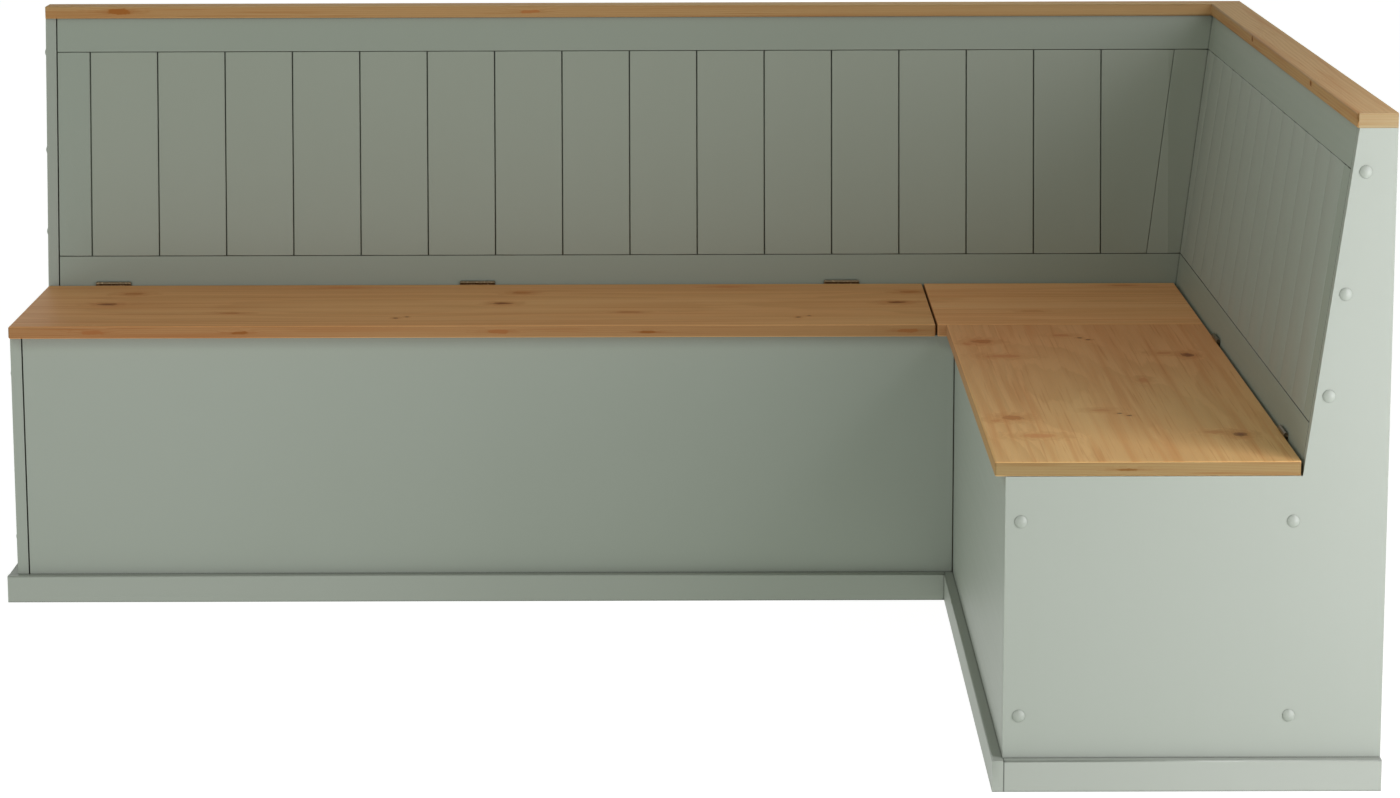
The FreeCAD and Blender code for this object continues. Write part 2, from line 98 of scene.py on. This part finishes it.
# Height of the timber's grain, and of the grain of metal and moulded plastic
timber_grain = 0.00003
metal_grain = 0.00002
moulded_grain = 0.00001

# Steps to other places in the same noise, so that two patterns or two staves aren't alike
depth_shift = (5, 0, 0)
band_shift = (11, 0, 0)
stave_shift_along = 7.0
stave_shift_through = 3.0

# A knot this deep goes through a lid, and a stave this wide makes a piece of one board
lid_depth = 0.05
one_board = 4.0

# Floor and studio light: how strongly the floor glows on the bench, and how bright it is seen
floor_size = 80.0
floor_drop = 0.0002
ambient = 0.285
ambient_tint = (0.89, 1.0, 0.84, 1.0)
floor_glow = 0.37
floor_seen = 0.93
lamp_tint = (1.0, 0.965, 1.04)
lamp_aim = Vector((0.3, 0.0, 0.4))
key_aim = Vector((0.7, -0.55, 0.46))


def colour(red, green, blue):
    """Linear colour, from the three parts out of 255 that a screen shows."""
    parts = [part / 255 for part in (red, green, blue)]
    return tuple(p / 12.92 if p <= 0.04045 else ((p + 0.055) / 1.055) ** 2.4 for p in parts) + (1.0,)


# Tones
white = (1.0, 1.0, 1.0, 1.0)
floor_white = colour(240, 240, 240)
floor_shade = colour(150, 150, 150)
paint_tones = {
    "light": colour(160, 166, 157),
    "dark": colour(157, 163, 153),
}
# Dark colour of joint lines, also used as painted shade in corners and grooves
dark_joint_and_painted_shade = colour(70, 74, 66)
# Multipliers on the paint's tones: painted light on the plinths, and painted shade on the backrests'
# rails, stiles and planks
plinth_painted_light = (1.06, 1.04, 1.06)
frame_painted_shade = (0.90, 0.93, 0.90)
plank_painted_shade = {"long": (0.94, 0.95, 0.91), "short": (1.0, 1.0, 1.0)}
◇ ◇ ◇
Your goal: Copy out each line exactly.

Solution for this problem:
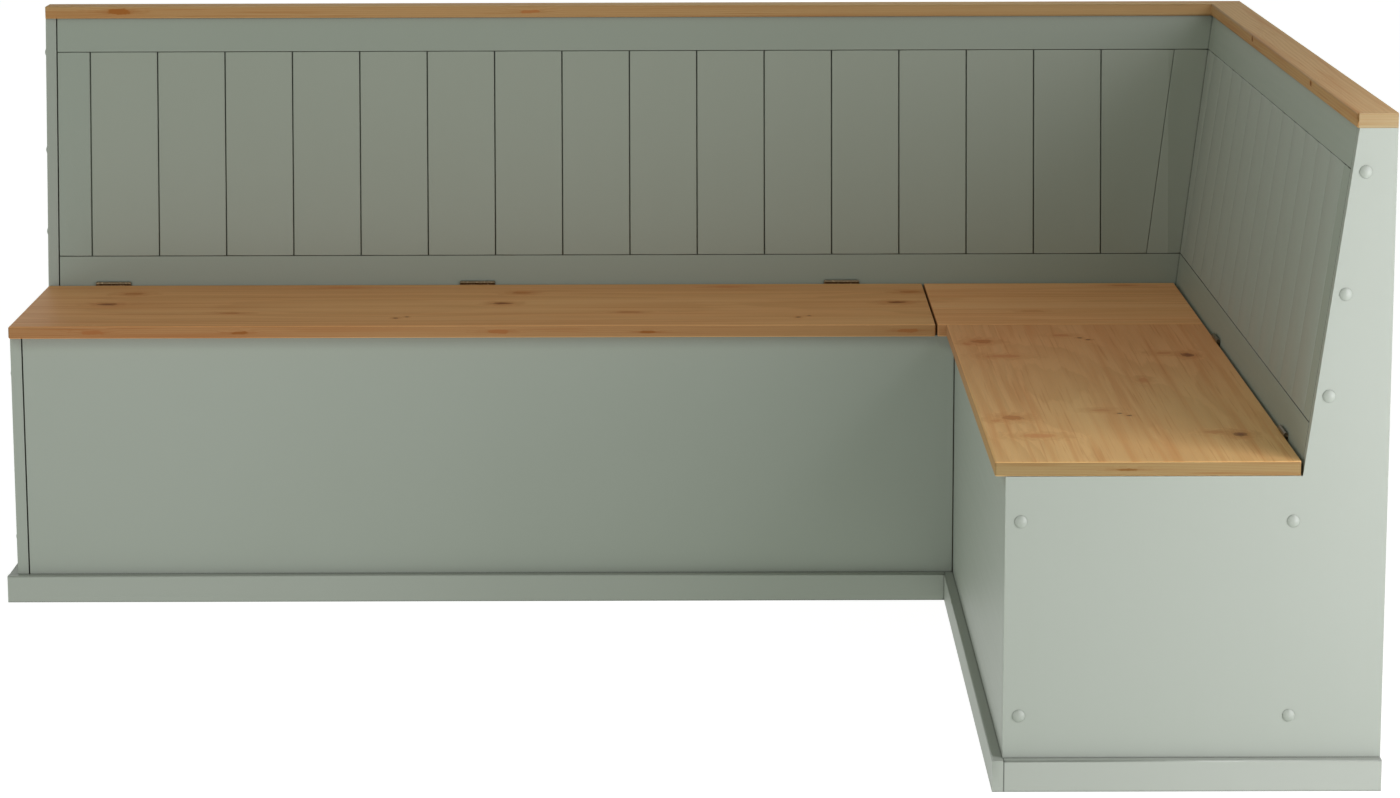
The FreeCAD and Blender code for this object continues. Write part 2, from line 98 of scene.py on. This part finishes it.
# Height of the timber's grain, and of the grain of metal and moulded plastic
timber_grain = 0.00003
metal_grain = 0.00002
moulded_grain = 0.00001

# Steps to other places in the same noise, so that two patterns or two staves aren't alike
depth_shift = (5, 0, 0)
band_shift = (11, 0, 0)
stave_shift_along = 7.0
stave_shift_through = 3.0

# A knot this deep goes through a lid, and a stave this wide makes a piece of one board
lid_depth = 0.05
one_board = 4.0

# Floor and studio light: how strongly the floor glows on the bench, and how bright it is seen
floor_size = 80.0
floor_drop = 0.0002
ambient = 0.285
ambient_tint = (0.89, 1.0, 0.84, 1.0)
floor_glow = 0.37
floor_seen = 0.93
lamp_tint = (1.0, 0.965, 1.04)
lamp_aim = Vector((0.3, 0.0, 0.4))
key_aim = Vector((0.7, -0.55, 0.46))


def colour(red, green, blue):
    """Linear colour, from the three parts out of 255 that a screen shows."""
    parts = [part / 255 for part in (red, green, blue)]
    return tuple(p / 12.92 if p <= 0.04045 else ((p + 0.055) / 1.055) ** 2.4 for p in parts) + (1.0,)


# Tones
white = (1.0, 1.0, 1.0, 1.0)
floor_white = colour(240, 240, 240)
floor_shade = colour(150, 150, 150)
paint_tones = {
    "light": colour(160, 166, 157),
    "dark": colour(157, 163, 153),
}
# Dark colour of joint lines, also used as painted shade in corners and grooves
dark_joint_and_painted_shade = colour(70, 74, 66)
# Multipliers on the paint's tones: painted light on the plinths, and painted shade on the backrests'
# rails, stiles and planks
plinth_painted_light = (1.06, 1.04, 1.06)
frame_painted_shade = (0.90, 0.93, 0.90)
plank_painted_shade = {"long": (0.94, 0.95, 0.91), "short": (1.0, 1.0, 1.0)}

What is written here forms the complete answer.